Published on Wednesday, May 13, 2015 by Andrew Buck
Senior Justin Rowe received his Certified Nursing Assistant (CNA) certification while enrolled in the Hammond Oliver program. During that time, he has had the opportunity to experience the duties of a nursing assistant and build upon those experiences for his future career.
“Right now, I plan on going to A&M and enrolling in their biomedical science program,” Justin said. “After that I plan to enroll in medical school and hopefully practice as an orthopedic surgeon for the A&M football team.”
Despite the difficulties of a career in the medical field, Justin fully embraces the struggle.
“Nurses have a very hard job and nobody really appreciates it,” Justin said. “Going through the CNA program made me respect what nurses do. It gave me an idea of what nurses experience, and this is the basic level of what nurses go through. There’s a chain that nurses climb up and CNA is the lowest level.”
Justin’s health science teacher, Erin Wright, recognizes his leadership abilities and charisma amongst his peers, especially when aiding his patients.
“He is a natural leader and his classmates look up to him,” Wright said. “Justin is very bright, but even more importantly, he is naturally curious, hardworking, and has a sincere desire to help people.
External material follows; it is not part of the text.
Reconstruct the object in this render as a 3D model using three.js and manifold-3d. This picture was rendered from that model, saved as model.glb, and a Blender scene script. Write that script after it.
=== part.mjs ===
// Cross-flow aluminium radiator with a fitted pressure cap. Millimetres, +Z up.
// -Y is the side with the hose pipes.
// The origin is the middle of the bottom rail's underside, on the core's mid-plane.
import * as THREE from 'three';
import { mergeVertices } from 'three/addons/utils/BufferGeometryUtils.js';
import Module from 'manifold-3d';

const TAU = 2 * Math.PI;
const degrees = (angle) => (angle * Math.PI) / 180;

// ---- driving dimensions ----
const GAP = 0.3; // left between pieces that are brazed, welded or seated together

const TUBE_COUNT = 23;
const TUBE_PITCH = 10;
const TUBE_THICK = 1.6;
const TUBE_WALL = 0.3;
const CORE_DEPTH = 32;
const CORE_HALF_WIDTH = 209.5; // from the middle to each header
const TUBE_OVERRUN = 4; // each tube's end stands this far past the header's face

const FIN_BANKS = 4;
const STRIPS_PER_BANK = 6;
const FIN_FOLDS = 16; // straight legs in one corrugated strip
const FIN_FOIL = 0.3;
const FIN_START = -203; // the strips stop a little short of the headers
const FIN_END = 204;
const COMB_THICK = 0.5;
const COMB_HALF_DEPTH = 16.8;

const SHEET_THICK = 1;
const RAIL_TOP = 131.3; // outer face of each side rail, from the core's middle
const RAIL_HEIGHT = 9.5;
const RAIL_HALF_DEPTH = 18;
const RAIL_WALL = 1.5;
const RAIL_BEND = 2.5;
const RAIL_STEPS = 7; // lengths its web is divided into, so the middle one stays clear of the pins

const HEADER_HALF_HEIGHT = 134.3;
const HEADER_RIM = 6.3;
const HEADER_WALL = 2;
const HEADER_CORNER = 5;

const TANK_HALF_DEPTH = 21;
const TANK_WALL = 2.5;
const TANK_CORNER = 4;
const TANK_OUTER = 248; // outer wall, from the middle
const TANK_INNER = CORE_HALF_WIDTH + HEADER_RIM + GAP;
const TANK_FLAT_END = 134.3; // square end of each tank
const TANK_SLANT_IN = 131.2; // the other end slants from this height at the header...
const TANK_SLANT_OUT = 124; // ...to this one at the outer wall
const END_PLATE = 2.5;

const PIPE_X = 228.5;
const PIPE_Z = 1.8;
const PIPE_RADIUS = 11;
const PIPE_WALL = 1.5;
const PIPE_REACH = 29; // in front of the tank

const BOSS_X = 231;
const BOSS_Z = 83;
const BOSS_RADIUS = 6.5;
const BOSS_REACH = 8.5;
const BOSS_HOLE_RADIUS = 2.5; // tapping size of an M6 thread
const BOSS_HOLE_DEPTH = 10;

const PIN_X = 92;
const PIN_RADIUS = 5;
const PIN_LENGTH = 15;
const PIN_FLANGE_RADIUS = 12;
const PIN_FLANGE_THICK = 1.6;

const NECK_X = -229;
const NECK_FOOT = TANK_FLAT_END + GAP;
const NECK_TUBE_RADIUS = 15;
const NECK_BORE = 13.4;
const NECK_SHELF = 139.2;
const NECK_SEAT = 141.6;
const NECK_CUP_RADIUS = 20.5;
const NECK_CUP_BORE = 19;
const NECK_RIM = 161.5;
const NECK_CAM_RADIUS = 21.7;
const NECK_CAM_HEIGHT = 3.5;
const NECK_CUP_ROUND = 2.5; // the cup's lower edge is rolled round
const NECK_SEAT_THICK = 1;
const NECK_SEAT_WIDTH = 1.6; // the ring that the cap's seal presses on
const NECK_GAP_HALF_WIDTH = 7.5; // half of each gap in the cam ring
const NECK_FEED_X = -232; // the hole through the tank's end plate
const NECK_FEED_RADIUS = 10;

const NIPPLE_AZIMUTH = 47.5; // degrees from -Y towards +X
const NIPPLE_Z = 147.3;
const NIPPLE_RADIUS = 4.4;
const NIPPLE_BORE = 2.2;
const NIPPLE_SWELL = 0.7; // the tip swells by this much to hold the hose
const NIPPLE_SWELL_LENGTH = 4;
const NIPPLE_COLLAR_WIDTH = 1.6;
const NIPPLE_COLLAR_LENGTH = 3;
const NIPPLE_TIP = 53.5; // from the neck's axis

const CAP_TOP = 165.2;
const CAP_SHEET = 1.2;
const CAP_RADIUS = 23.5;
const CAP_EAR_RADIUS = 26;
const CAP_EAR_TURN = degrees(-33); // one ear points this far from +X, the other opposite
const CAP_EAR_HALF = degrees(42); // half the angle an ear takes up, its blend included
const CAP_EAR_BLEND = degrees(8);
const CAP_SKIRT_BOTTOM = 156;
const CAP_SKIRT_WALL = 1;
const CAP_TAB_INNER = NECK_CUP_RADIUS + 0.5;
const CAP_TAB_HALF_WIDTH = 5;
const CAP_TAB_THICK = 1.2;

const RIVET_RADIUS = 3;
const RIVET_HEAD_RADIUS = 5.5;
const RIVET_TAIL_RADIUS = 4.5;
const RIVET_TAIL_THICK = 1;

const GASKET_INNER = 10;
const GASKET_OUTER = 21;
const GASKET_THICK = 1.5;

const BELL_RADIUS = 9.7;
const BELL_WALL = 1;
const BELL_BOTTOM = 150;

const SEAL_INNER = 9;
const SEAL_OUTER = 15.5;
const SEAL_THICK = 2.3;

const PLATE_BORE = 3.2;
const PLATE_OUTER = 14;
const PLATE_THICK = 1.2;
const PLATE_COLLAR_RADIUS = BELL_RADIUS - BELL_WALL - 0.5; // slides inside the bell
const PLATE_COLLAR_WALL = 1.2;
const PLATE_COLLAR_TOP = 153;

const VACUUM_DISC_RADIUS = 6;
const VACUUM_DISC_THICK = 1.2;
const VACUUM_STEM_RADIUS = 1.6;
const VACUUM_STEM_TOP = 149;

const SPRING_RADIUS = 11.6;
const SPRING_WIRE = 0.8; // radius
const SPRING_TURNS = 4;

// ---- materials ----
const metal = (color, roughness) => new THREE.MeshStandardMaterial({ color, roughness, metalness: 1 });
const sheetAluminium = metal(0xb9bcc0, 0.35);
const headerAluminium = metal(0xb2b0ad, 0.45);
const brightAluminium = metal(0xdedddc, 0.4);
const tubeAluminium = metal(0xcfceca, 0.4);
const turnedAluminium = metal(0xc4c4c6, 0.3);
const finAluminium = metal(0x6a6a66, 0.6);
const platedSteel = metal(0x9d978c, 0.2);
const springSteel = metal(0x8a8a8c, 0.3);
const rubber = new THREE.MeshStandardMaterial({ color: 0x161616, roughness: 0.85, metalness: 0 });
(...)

Those are qualities shared by every student I have taught who is now a doctor.”
For Justin, this desire to help others persists even when there is nothing in it for himself.
“Nurses do the dirty work,” Justin said. “That includes cleaning beds, helping patients get ready for their morning routine, brushing their teeth, and occasionally you might have to feed a patient. Basically, nurses help them with their day-to-day responsibilities.”
The Hammond Oliver program gives students the opportunity to practice what they’ve learned in class with demonstrations and real life training. Wright believes the best path to education is through this hands-on approach, not only to enhance the learning experience, but also to teach students the value of connecting with patients.
“It’s one thing to learn about anatomy, infection control, and coping mechanisms, but it’s quite another to actually get to apply what you have learned to providing care for another person,” Wright said. “Justin has always been an outstanding student, but I think becoming a CNA has helped him grow as a person.”
Earning his certification was more than just an academic goal for Justin, it also provided him with the opportunity to develop his interpersonal relationship skills with patients.
“It’s been said that when you get your CNA certification, you’re a better people person,” Justin said. “You can talk to patients better, and I did that to advance myself. Later on I’d like to be an orthopedic surgeon, and if I had those people skills, that’s a plus.”
Even though Justin believes the values gained from nursing exceed the struggle in which those values are attained, he also believes there is a stigma in nursing, leaving many people fearful of the duties they must face.
“Just jump in,” Justin said. “There’s gonna be some stuff that you think you’d never do, but just have an open mind about it. It really pushes your character because your patients are dependent on you.”